The duration of this investigation has been far too long-winded, having started five months before the Daily Mail ran a story at the beginning of March about the Saracens investment partnerships.

Eventually, a charge was brought against Saracens four months after that in June, with Premiership Rugby checks being so laborious that there was always the danger this case would not be concluded by the start of the 2019-20 season.

The only explanation for a lead time of another three months before Sports Resolutions convened the panel of legal bigwigs for the end of September, is that everything to do with legal counsel takes an inordinate amount of time. And, as anyone who has any knowledge of the legal fees knows, time is money.

Saracens
A dynasty: Saracens lift the Premiership trophy at Twickenham in June after defeating Exeter Chiefs in the final. Getty Images

Should Saracens lose their appeal early in the New Year,  you can add around another £1m in court costs to the £5.36m fine. Whether that will be enough to persuade Wray that his time as Saracens owner and chairman, has run its course is hard to predict.

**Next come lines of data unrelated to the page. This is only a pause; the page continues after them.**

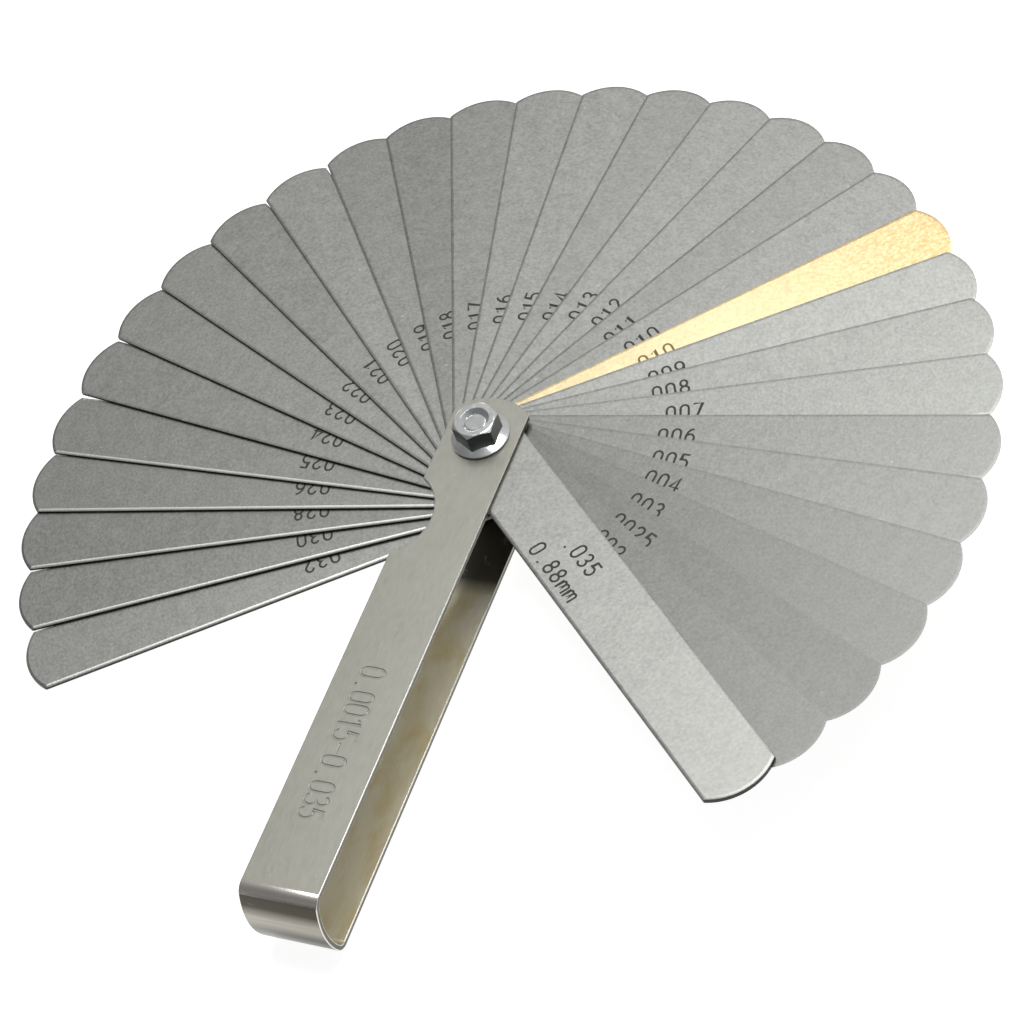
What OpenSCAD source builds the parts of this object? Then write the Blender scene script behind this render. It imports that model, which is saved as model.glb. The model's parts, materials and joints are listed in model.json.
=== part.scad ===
// Feeler gauge: a stack of thickness leaves that fan out about one pivot, in a U-bent strap holder.
// The pivot is the Z axis, the holder runs along -Y, and Z = 0 is the flat end of the bolt's head.

/* [Leaves] */
// Width of every leaf
leaf_w = 12.7; // [9:0.1:20]
// Distance from the pivot to the tip of a leaf
leaf_reach = 85.5; // [60:0.5:120]
// How far the rounded tip stands out past its two corners
tip_crown = 2.3; // [0.5:0.1:4]
// Gap between one leaf and the next
leaf_gap = 0.01; // [0.005:0.005:0.03]

/* [Fan] */
// Turn of the lowest leaf away from the holder, in degrees
fan_first = 54; // [0:0.5:90]
// Turn from each leaf to the next, in degrees
fan_step = 8.63; // [0:0.01:9]
// How far the middle of the fan runs ahead of even steps, in degrees
fan_bow = 1; // [0:0.1:3]

/* [Holder] */
// Thickness of the strap
strap_t = 0.9; // [0.6:0.1:1.6]
// How far each edge of the strap stands out past the leaves
side_lap = 0.35; // [0:0.05:1.5]
// Distance from the pivot to the rounded free ends of the strap
front_reach = 8.2; // [7:0.1:14]
// How far each free end stands out past its two corners
front_crown = 2.7; // [0.5:0.1:5]
// Distance from the stowed tips to the start of the bend
tip_room = 2.1; // [0.5:0.1:8]
// Inner radius of the bend's two corners
bend_corner_r = 1.4; // [0.5:0.1:3]
// Inner radius of the bend's shallow back
bend_back_r = 14; // [9:0.5:40]
// Distance from the pivot to the middle of the finger notch
notch_at = 17.6; // [15:0.2:60]
// Radius of the finger notch
notch_r = 9; // [6:0.5:14]
// Depth of the finger notch
notch_depth = 4.4; // [2:0.1:5.5]

/* [Pivot] */
// Diameter of the bolt's shank
pivot_d = 4; // [3:0.1:5]
// Radial clearance of each leaf on the shank
leaf_fit = 0.05; // [0.02:0.01:0.1]
// Radial clearance of the strap on the shank
strap_fit = 0.1; // [0.05:0.05:0.2]
// Radial clearance of the nut's thread on the shank
thread_fit = 0.02; // [0.01:0.01:0.05]
// Width of the bolt's head across its flats
head_af = 7; // [6:0.1:9]
// Height of the bolt's head
head_h = 2.2; // [1.5:0.1:4]
// Width of the nut across its flats
nut_af = 7; // [6.2:0.1:8]
// Height of the nut
nut_h = 4.4; // [3.4:0.1:6]
// Diameter of the nut's flange
flange_d = 10; // [9.5:0.1:13]
// Height of the flange's straight rim
flange_rim = 0.5; // [0.3:0.1:1]
// Height of the flange's cone above the rim
flange_cone = 0.9; // [0.3:0.1:1.5]
// Width of the chamfer around the nut's hole
mouth_w = 0.45; // [0.2:0.05:0.6]
// How far the end of the bolt lies below the top of the nut
end_sink = 0.7; // [0:0.1:1.5]
// Size of the chamfer on the end of the bolt
end_chamfer = 0.35; // [0.1:0.05:0.5]
// Slope of the chamfer on the corners of the head and nut, in degrees
corner_slope = 30; // [15:1:45]

/* [Hidden] */
$fn = 96;
MM_PER_THOU = 0.0254;
HEX = 6;
FLAT_SHARE = 0.96;
CUT = 1;

// Leaf thicknesses from the nut side down, in thousandths of an inch
thou = [35, 1.5, 2, 2.5, each [3 : 10], each [10 : 26], 28, 30, 32];
leaf_count = len(thou);
last = leaf_count - 1;
// The upper one of the two leaves of 0.010 inch is the brass one
brass_leaf = 11;

// Places in the fan, counted from the lowest leaf, that lie off the even spacing by these degrees
nudges = [[3, -0.4], [4, -0.5], [5, -0.2], [9, 0.2], [10, 0.5], [21, -0.4], [22, -1], [23, -0.9],
          [24, -0.5], [25, -0.2], [28, 0.2], [30, -1.7]];

function sum(list, from = 0) = from < len(list) ? list[from] + sum(list, from + 1) : 0;
function leaf_t(i) = thou[i] * MM_PER_THOU;
// Digits of a leaf's size after the decimal point, such as 0025 or 014
function digits(v) = str(v < 10 ? "00" : "0", v == floor(v) ? v : 10 * v);
function leaf_name(i) = str("leaf_", digits(thou[i]), i == brass_leaf ? "_brass" : "");

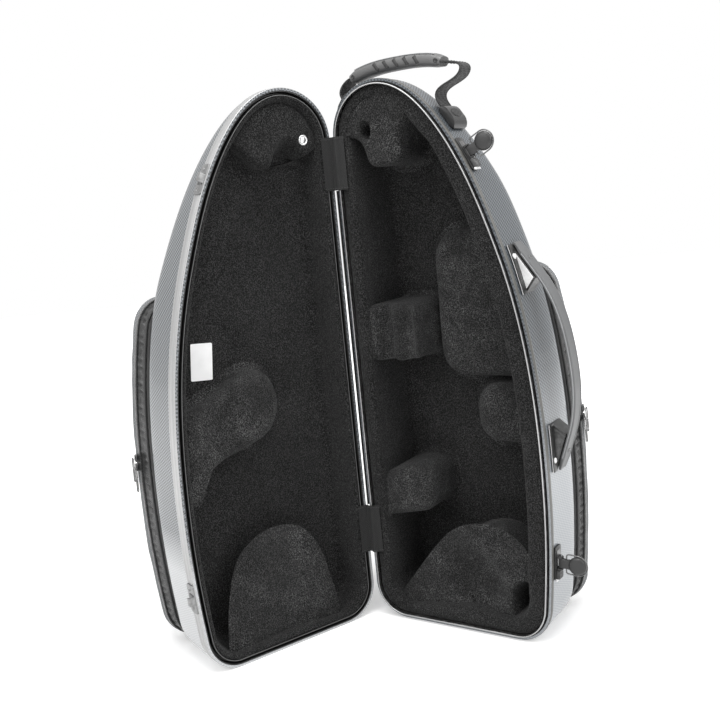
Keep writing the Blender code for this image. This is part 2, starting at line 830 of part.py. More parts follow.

The same applies to Premiership Rugby’s convoluted salary cap disciplinary process. When I asked what they would do with a £5m plus windfall if the verdict is upheld, the response was, “that decision has not been taken yet”. 

What we do know about the legal pathway that Premiership Rugby have taken to resolve their salary cap infractions and disputes, is that the game will be poorer for it in every sense.